Blog / 2019 / Why Artists Should Accept Charity (And Why We Should All Donate Money to Artists)
February 7, 2019
Lots of artists dislike accepting donations. They justify their aversion as the natural reaction of someone who is doing work and wants only to be compensated for it, but the truth is more complicated. Many artists feel disrespected and undervalued in general, and art-as-charity pokes at their sore spots. Their aversion is understandable, but I think it’s harming art.
Instead of mindlessly hating on the idea of people giving money to artists just for being artists, let’s examine why people donate.
- Donors don’t want more stuff.
- Gifts create a tangible connection.
- Donors are often art amateurs and their experience with art-making has helped them to understand how hard it is to be an artist.
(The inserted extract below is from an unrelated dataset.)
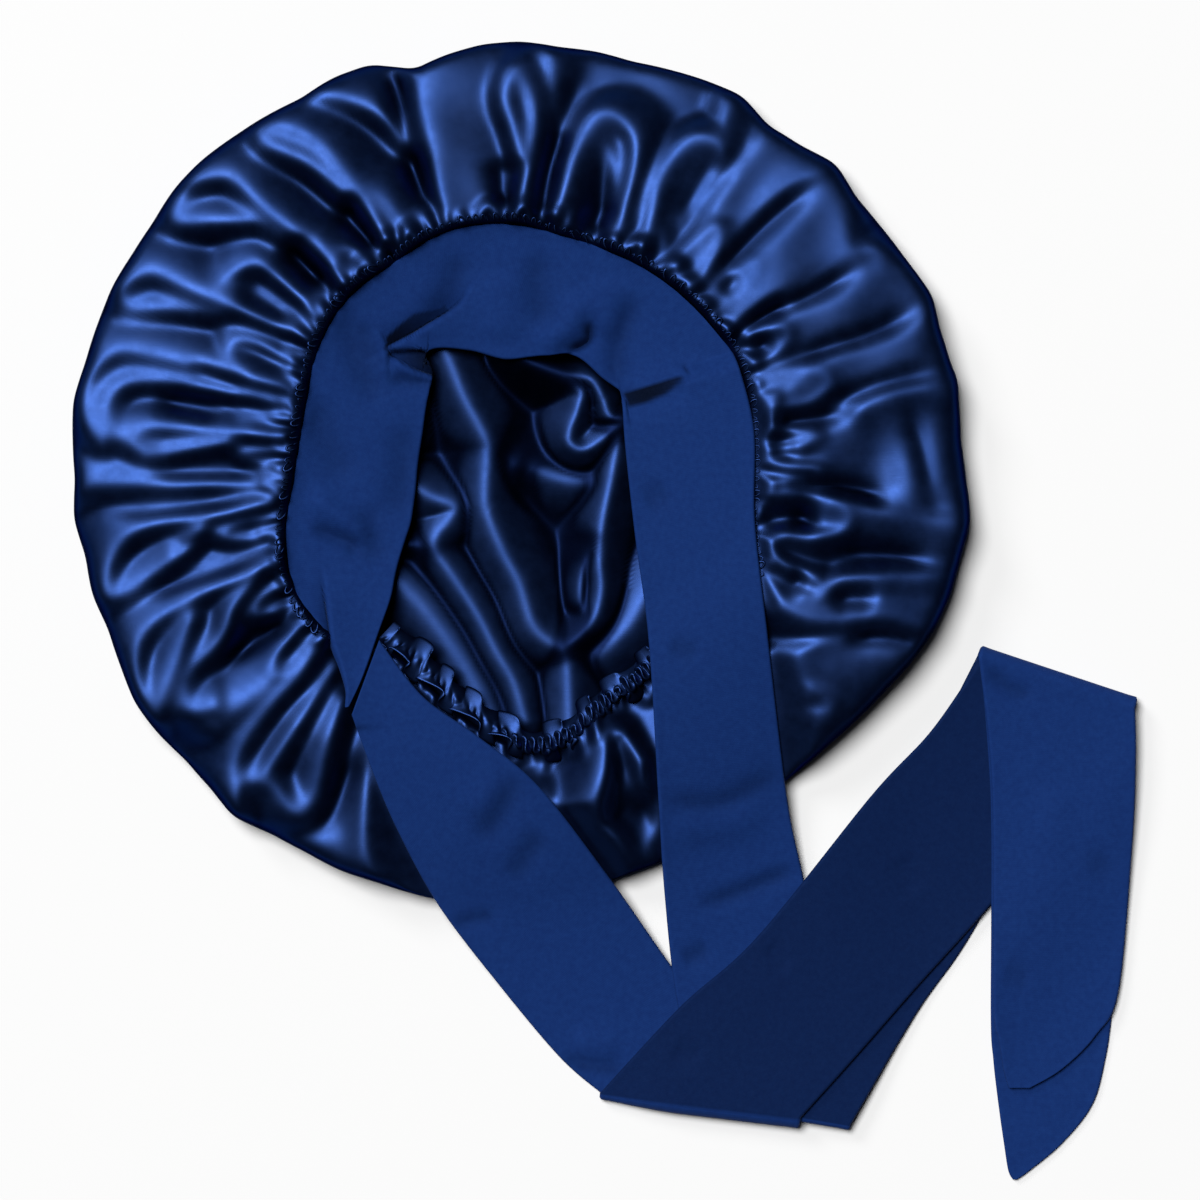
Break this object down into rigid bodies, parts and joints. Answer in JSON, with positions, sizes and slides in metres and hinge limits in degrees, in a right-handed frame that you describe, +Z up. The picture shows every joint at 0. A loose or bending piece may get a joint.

- Donors get that art must be free, and also that, for art to be free, it must be supported.
Do I even have to explain this in the era of Marie Kondo? People like supporting creativity and don’t always want an object in exchange for their money.
Though the point of a donation is that there are no requirements placed on the recipient of the gift, artists tend to be curious about the people who give them money. Some people like the idea of getting a bit closer to the person who makes the art they love, and they use donations to do so.
This goes back to my “7 Reasons to Try Being an Artist Even If You Don’t Think You’re a Real Artist” article from years ago. Non-professional artists and creative types of all kinds can be the best allies for full-time artists.
The people who understand this are some of my very favorite people—and not just because they support my work on Patreon! But, unfortunately for them and for me, a lot of artists deny that art must be free and end up missing the second half of the statement completely.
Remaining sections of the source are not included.